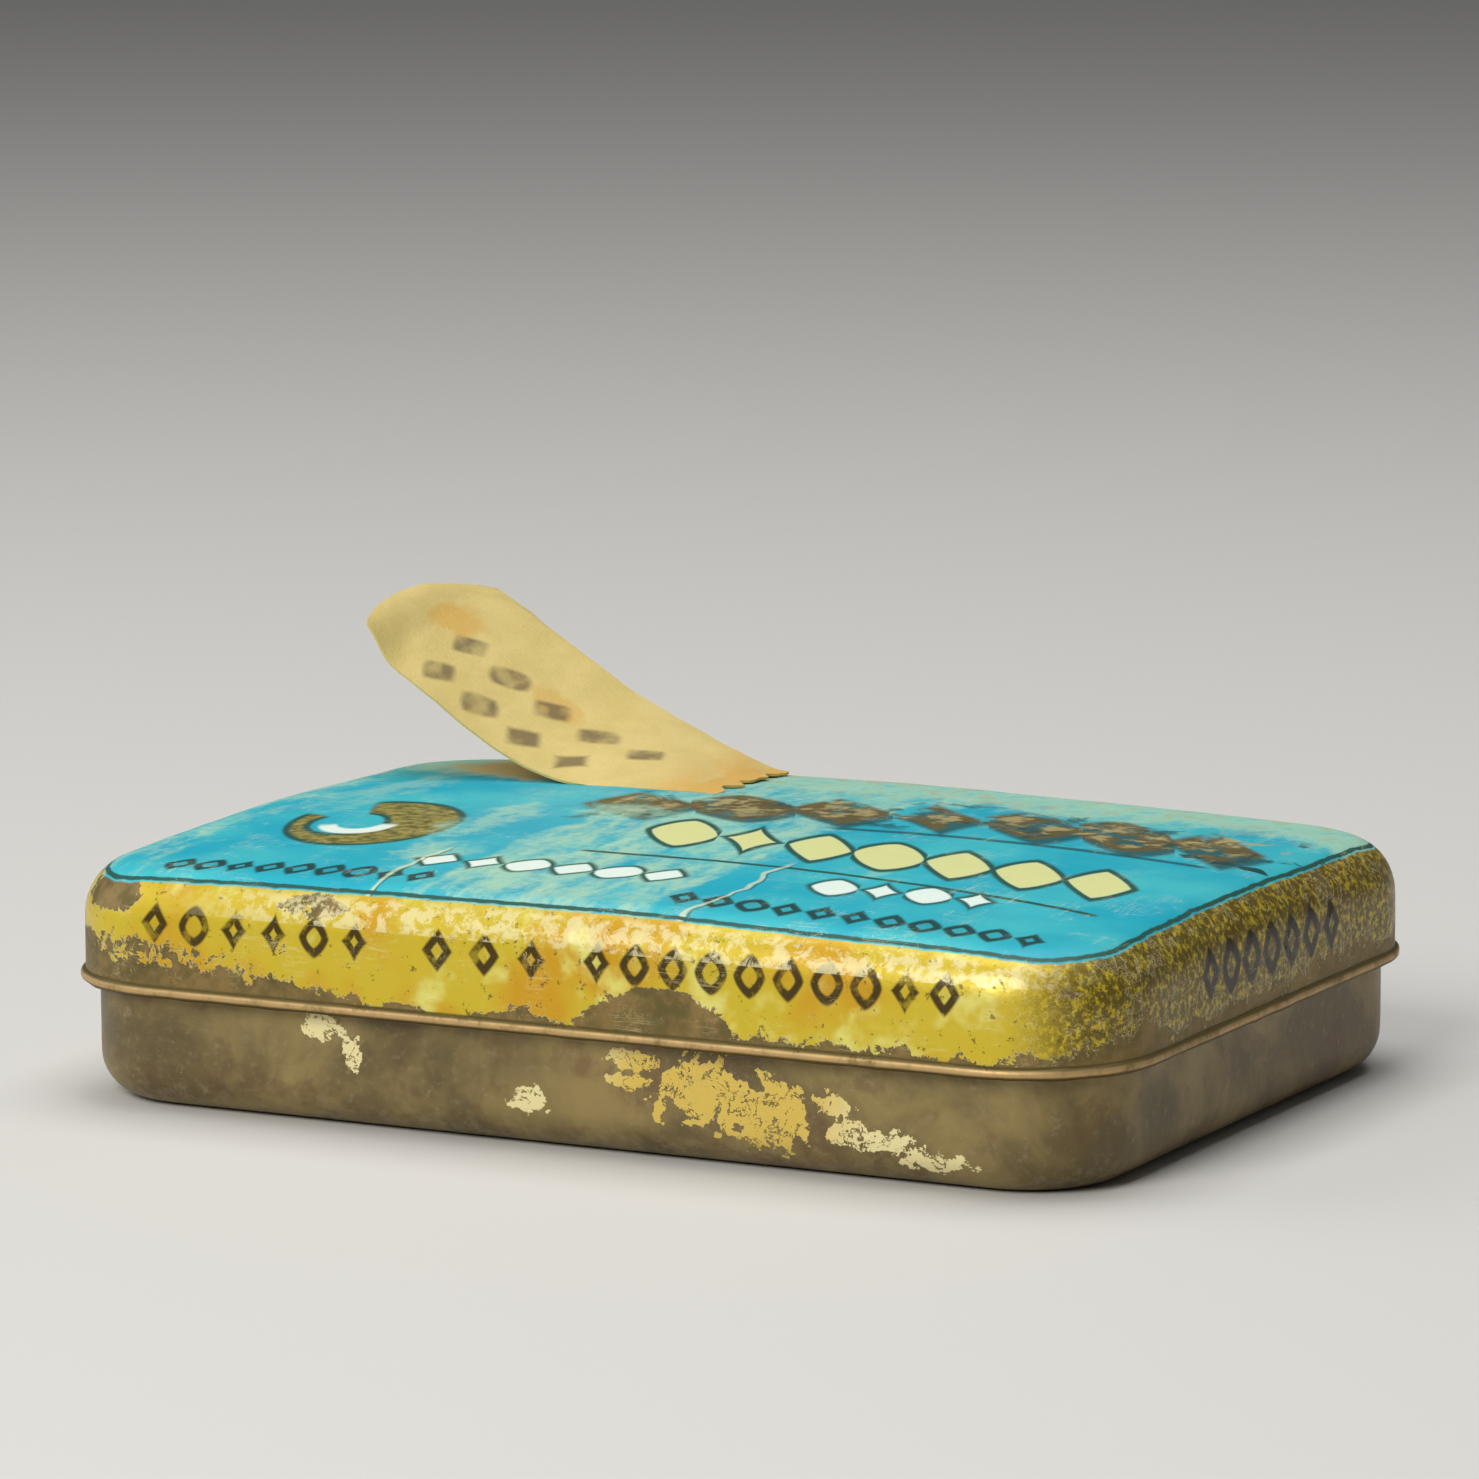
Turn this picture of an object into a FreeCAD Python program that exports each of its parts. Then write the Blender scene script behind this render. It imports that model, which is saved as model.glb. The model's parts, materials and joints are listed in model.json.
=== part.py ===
"""Hinged pocket tin for gramophone needles, with its loose needles and a torn paper label.

Frame, in millimetres: the origin is the centre of the flat bottom, +X runs along the tin's
long side, -Y is the front that opens and +Z is up. The lid is shut at rest.
"""
import FreeCAD, Part
import math
import os
import random
from FreeCAD import Vector

# Driving dimensions of the lid
LID_LENGTH = 45.0
LID_WIDTH = 32.0
LID_CORNER_R = 5.0
LID_EDGE_R = 2.0
LID_SKIRT_Z = 4.5
LID_TOP_Z = 9.9
LID_CROWN = 0.9
SHEET = 0.25
BEAD_D = 0.5
BEAD_PROUD = 0.2

# Driving dimensions of the base
BASE_INSET = 0.55
BASE_TOP_Z = 7.2
BASE_EDGE_R = 1.7
HEM_HEIGHT = 0.9

# Hinges
HINGE_X = 12.0
HINGE_Y = LID_WIDTH / 2 + 0.45
HINGE_Z = 4.25
PIN_D = 0.8
PIN_CLEARANCE = 0.05
PIN_LENGTH = 6.6
PIN_BEVEL = 0.15
KNUCKLE_D = 1.4
BASE_KNUCKLE = 3.0
LID_KNUCKLE = 1.5
KNUCKLE_GAP = 0.1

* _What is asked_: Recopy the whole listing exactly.

* _Complete response_:
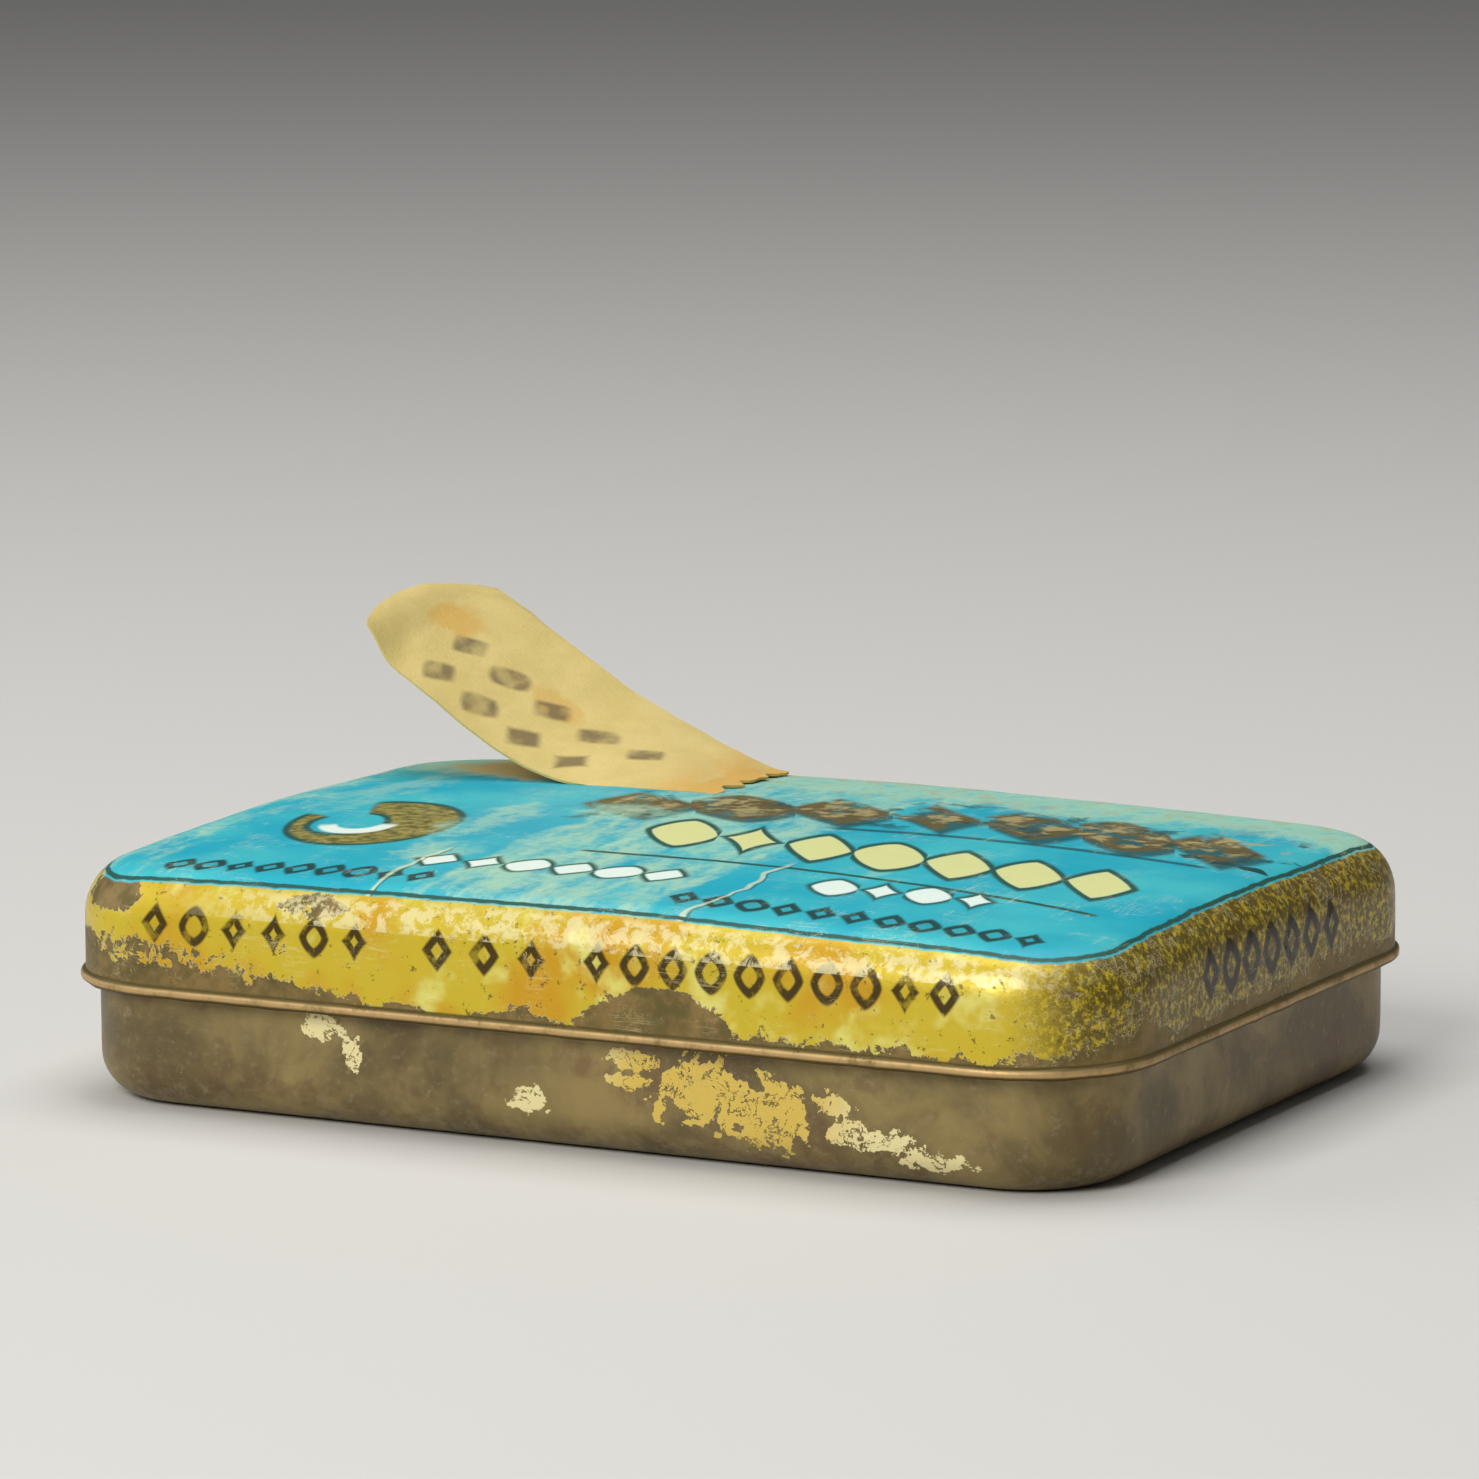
Turn this picture of an object into a FreeCAD Python program that exports each of its parts. Then write the Blender scene script behind this render. It imports that model, which is saved as model.glb. The model's parts, materials and joints are listed in model.json.
=== part.py ===
"""Hinged pocket tin for gramophone needles, with its loose needles and a torn paper label.

Frame, in millimetres: the origin is the centre of the flat bottom, +X runs along the tin's
long side, -Y is the front that opens and +Z is up. The lid is shut at rest.
"""
import FreeCAD, Part
import math
import os
import random
from FreeCAD import Vector

# Driving dimensions of the lid
LID_LENGTH = 45.0
LID_WIDTH = 32.0
LID_CORNER_R = 5.0
LID_EDGE_R = 2.0
LID_SKIRT_Z = 4.5
LID_TOP_Z = 9.9
LID_CROWN = 0.9
SHEET = 0.25
BEAD_D = 0.5
BEAD_PROUD = 0.2

# Driving dimensions of the base
BASE_INSET = 0.55
BASE_TOP_Z = 7.2
BASE_EDGE_R = 1.7
HEM_HEIGHT = 0.9

# Hinges
HINGE_X = 12.0
HINGE_Y = LID_WIDTH / 2 + 0.45
HINGE_Z = 4.25
PIN_D = 0.8
PIN_CLEARANCE = 0.05
PIN_LENGTH = 6.6
PIN_BEVEL = 0.15
KNUCKLE_D = 1.4
BASE_KNUCKLE = 3.0
LID_KNUCKLE = 1.5
KNUCKLE_GAP = 0.1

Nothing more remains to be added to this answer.